┌──

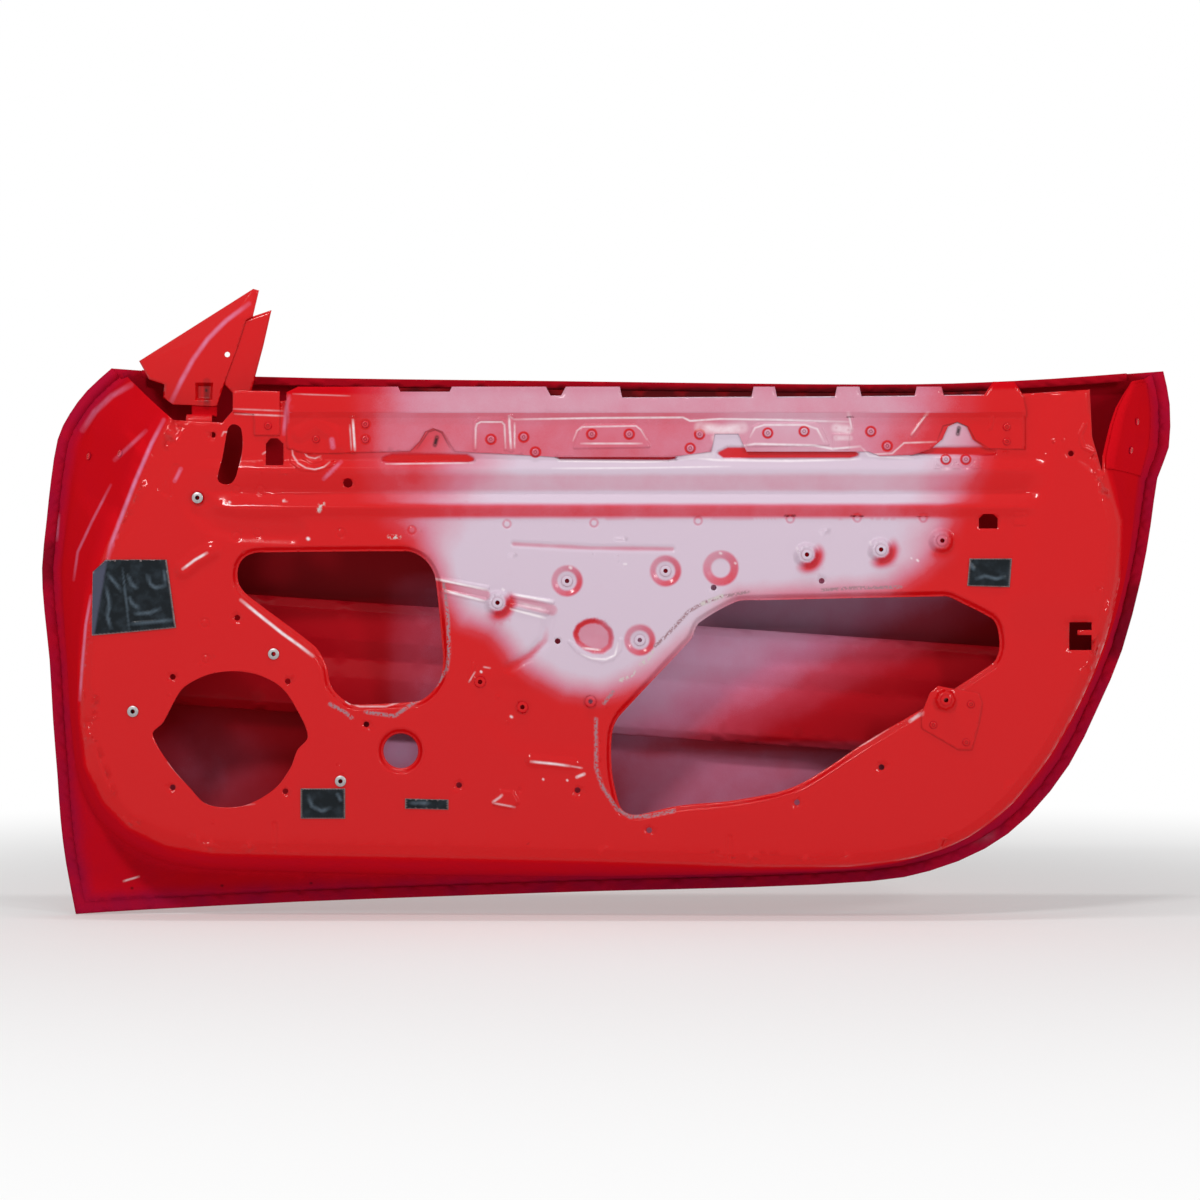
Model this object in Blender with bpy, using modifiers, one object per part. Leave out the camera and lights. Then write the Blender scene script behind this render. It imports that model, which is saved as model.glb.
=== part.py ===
"""Shell of a two-door car's door, seen from its inner side.

The inner side faces -Y, the hinge end is at -X and +Z is up. The origin lies on the
lower hinge face. Everything is modelled in a door frame whose X and Z start at the
lower front corner and whose Y is the depth behind the main inner face. The parent
empty then moves that frame so that the hinge face is at the origin.
"""

import math

import bmesh
import bpy
import numpy
from mathutils import Vector
from mathutils.bvhtree import BVHTree
from mathutils.geometry import delaunay_2d_cdt

for item in list(bpy.data.objects):
    bpy.data.objects.remove(item)

# Overall sizes of the door
DOOR_LENGTH = 1.325
DOOR_HEIGHT = 0.630
SKIN_DEPTH_FOOT = 0.100
SKIN_DEPTH_CREASE = 0.150
SKIN_DEPTH_BELT = 0.108
SKIN_END_CURVE = 0.020
CREASE_FRONT_SHARE = 0.62
CREASE_CLIMB_SHARE = 0.20
FULLNESS_BELOW_POWER = 1.8
FULLNESS_ABOVE_POWER = 1.3
END_CURVE_POWER = 4
FULLNESS_LIMIT_SHARE = 2

# Sheets and how they are stacked in the hem
PANEL_THICKNESS = 0.0012
SKIN_THICKNESS = 0.0008
SHEET_GAP = 0.0004
HEM_WIDTH = 0.012
HEM_EDGE_GAP = 0.0014
FLANGE_WIDTH = 0.0135
JOGGLE_WIDTH = 0.0030
JOGGLE_RISE = 0.0030
LEDGE_RISE = 0.0070
CORNER_DROP = 0.0030
CORNER_WIDTH = 0.0100
BELT_LIP_WIDTH = 0.010
BELT_LIP_DROP = 0.009
BELT_LIP_END_GAP = 0.012

# Outlines as shares of the door's length and height, from the top front round to the top rear
HEM_SHARES = (
    (0.067, 1.005), (0.045, 0.964), (0.029, 0.921), (0.018, 0.875), (0.011, 0.801), (0.006, 0.726),
    (0.001, 0.637), (0.003, 0.559), (0.008, 0.467), (0.012, 0.355), (0.017, 0.253), (0.021, 0.170),
    (0.027, 0.092), (0.037, 0.001), (0.099, 0.008), (0.231, 0.021), (0.363, 0.031), (0.495, 0.040),
    (0.627, 0.047), (0.733, 0.058), (0.785, 0.077), (0.834, 0.118), (0.873, 0.179), (0.909, 0.272),
    (0.935, 0.378), (0.957, 0.485), (0.974, 0.615), (0.983, 0.717), (0.989, 0.805), (0.998, 0.862),
    (0.996, 0.940), (0.988, 0.999),
)
FOOT_SHARES = (
    (0.081, 0.989), (0.058, 0.948), (0.044, 0.902), (0.034, 0.855), (0.028, 0.785), (0.023, 0.715),
    (0.018, 0.635), (0.020, 0.558), (0.024, 0.466), (0.028, 0.356), (0.034, 0.267), (0.046, 0.197),
    (0.066, 0.149), (0.100, 0.104), (0.144, 0.082), (0.232, 0.075), (0.364, 0.069), (0.495, 0.067),
    (0.627, 0.073), (0.727, 0.082), (0.778, 0.106), (0.822, 0.147), (0.860, 0.208), (0.894, 0.297),
    (0.920, 0.393), (0.942, 0.495), (0.959, 0.615), (0.967, 0.717), (0.972, 0.800), (0.979, 0.862),
    (0.978, 0.932), (0.972, 0.985),
)
CORNER_SHARES = (
    (0.131, 0.901), (0.123, 0.873), (0.114, 0.833), (0.105, 0.790), (0.093, 0.736), (0.079, 0.677),
    (0.068, 0.614), (0.060, 0.542), (0.055, 0.461), (0.055, 0.362), (0.060, 0.281), (0.074, 0.219),
    (0.095, 0.174), (0.125, 0.143), (0.163, 0.129), (0.240, 0.125), (0.367, 0.120), (0.495, 0.114),
    (0.623, 0.105), (0.708, 0.105), (0.763, 0.120), (0.806, 0.152), (0.844, 0.213), (0.876, 0.299),
    (0.902, 0.398), (0.921, 0.497), (0.933, 0.614), (0.935, 0.717), (0.923, 0.806), (0.927, 0.862),
    (0.938, 0.925), (0.955, 0.975),
)
HEM_SHARP_POINT = 13
LAST_FACE_STATION = 28
STATION_STEPS = 2
# How far along the wall, and how much of its rise, the wall's rows lie
WALL_ROW_SHARES = ((0.10, 0.20), (0.45, 0.62), (0.80, 0.95))
BELT_SHARES = (
    (0.067, 1.005), (0.188, 0.990), (0.460, 0.982), (0.732, 0.976), (0.860, 0.982), (0.988, 0.999),
)
FACE_TOP_SHARES = (
    (0.914, 0.870), (0.912, 0.955), (0.857, 0.948), (0.751, 0.944), (0.495, 0.941), (0.231, 0.937),
    (0.185, 0.925), (0.173, 0.896), (0.141, 0.899),
)

# How far the wall's top edge has fallen back at the rear corner
EAR_FALL_SHARE = 0.55

# Stretches of wall, in stations, that carry the hinges and the latch
HINGE_UPPER_STATIONS = (2, 4)
HINGE_LOWER_STATIONS = (9, 10)
LATCH_STATIONS = (25, 27)

# Pressed rows under the belt: height share, then share of the swage depth
SWAGE_DEPTH = 0.007
SWAGE_SHARES = (
    (0.727, 0.0), (0.744, -0.6), (0.772, 1.0), (0.803, 0.0), (0.813, -0.15), (0.830, 0.55),
    (0.960, 0.55),
)
SWAGE_FRONT_SHARES = (0.130, 0.215)
SWAGE_REAR_TOP_SHARES = (0.894, 0.921)
SWAGE_REAR_FOOT_SHARES = (0.857, 0.596)
SWAGE_REAR_RAMP = 0.030
REAR_RAISE = 0.004
REAR_RAISE_RAMP = 0.060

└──

— WHAT YOU NEED TO DO —
Repeat exactly, please, each line from the beginning of the data through the line with "bpy.data.objects.remove(item)" in it, and only those lines.

— CORRECT OUTPUT —
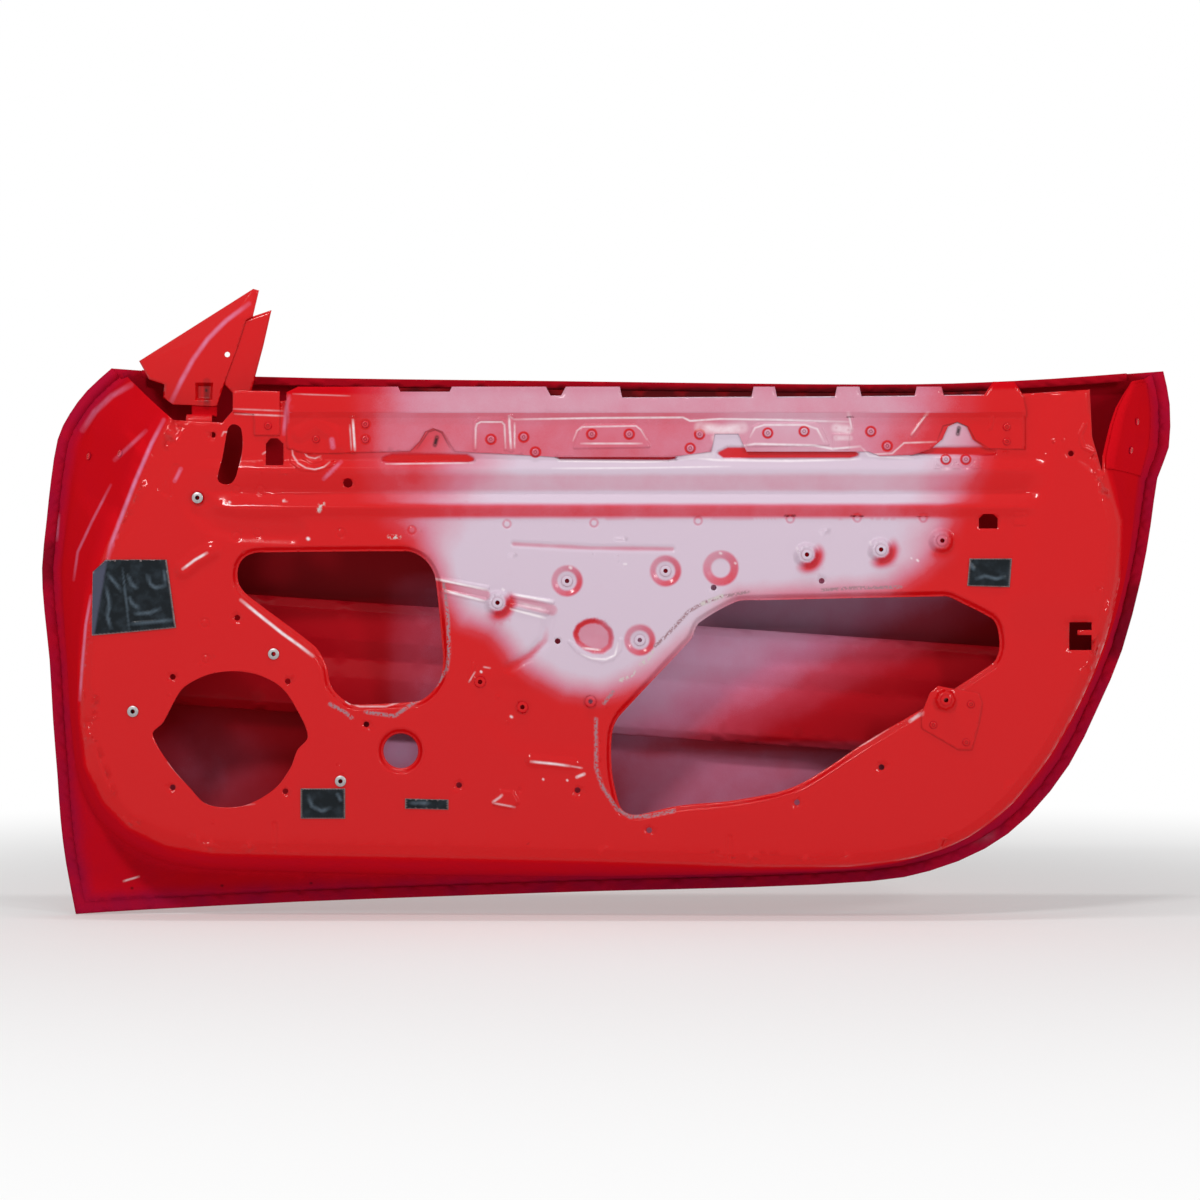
Model this object in Blender with bpy, using modifiers, one object per part. Leave out the camera and lights. Then write the Blender scene script behind this render. It imports that model, which is saved as model.glb.
=== part.py ===
"""Shell of a two-door car's door, seen from its inner side.

The inner side faces -Y, the hinge end is at -X and +Z is up. The origin lies on the
lower hinge face. Everything is modelled in a door frame whose X and Z start at the
lower front corner and whose Y is the depth behind the main inner face. The parent
empty then moves that frame so that the hinge face is at the origin.
"""

import math

import bmesh
import bpy
import numpy
from mathutils import Vector
from mathutils.bvhtree import BVHTree
from mathutils.geometry import delaunay_2d_cdt

for item in list(bpy.data.objects):
    bpy.data.objects.remove(item)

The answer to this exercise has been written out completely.